— BEGIN —

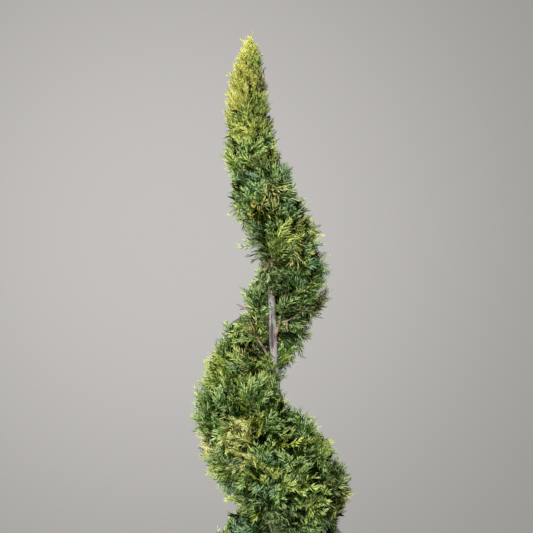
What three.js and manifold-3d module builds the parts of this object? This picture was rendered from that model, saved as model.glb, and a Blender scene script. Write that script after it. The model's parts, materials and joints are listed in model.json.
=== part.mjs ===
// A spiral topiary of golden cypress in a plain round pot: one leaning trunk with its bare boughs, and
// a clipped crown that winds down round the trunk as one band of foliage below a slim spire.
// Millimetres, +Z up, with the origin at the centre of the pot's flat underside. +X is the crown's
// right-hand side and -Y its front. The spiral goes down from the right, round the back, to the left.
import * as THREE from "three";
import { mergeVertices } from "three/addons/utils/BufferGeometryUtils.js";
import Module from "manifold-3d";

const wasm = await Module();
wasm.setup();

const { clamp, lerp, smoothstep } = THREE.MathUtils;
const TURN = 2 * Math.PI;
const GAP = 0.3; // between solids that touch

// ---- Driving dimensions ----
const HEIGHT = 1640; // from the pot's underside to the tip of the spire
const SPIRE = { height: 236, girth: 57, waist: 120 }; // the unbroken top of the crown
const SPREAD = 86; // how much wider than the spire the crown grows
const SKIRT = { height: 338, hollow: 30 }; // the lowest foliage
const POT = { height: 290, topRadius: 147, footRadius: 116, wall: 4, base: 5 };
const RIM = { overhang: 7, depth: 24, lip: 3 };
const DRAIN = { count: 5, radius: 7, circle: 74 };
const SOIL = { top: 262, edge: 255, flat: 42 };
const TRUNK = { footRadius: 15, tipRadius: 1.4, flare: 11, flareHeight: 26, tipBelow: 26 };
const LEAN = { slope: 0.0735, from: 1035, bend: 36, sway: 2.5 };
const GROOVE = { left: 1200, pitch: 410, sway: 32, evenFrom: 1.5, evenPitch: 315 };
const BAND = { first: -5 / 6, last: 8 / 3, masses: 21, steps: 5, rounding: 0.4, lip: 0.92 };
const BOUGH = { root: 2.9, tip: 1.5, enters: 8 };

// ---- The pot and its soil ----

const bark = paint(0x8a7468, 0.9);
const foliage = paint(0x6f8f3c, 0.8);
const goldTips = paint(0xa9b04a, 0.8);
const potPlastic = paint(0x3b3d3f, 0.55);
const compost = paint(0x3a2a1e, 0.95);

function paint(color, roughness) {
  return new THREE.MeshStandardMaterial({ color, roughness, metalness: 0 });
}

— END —

In the listing above, find the lines holding the word "that" and copy them.

What three.js and manifold-3d module builds the parts of this object? This picture was rendered from that model, saved as model.glb, and a Blender scene script. Write that script after it. The model's parts, materials and joints are listed in model.json.
// a clipped crown that winds down round the trunk as one band of foliage below a slim spire.
const GAP = 0.3; // between solids that touch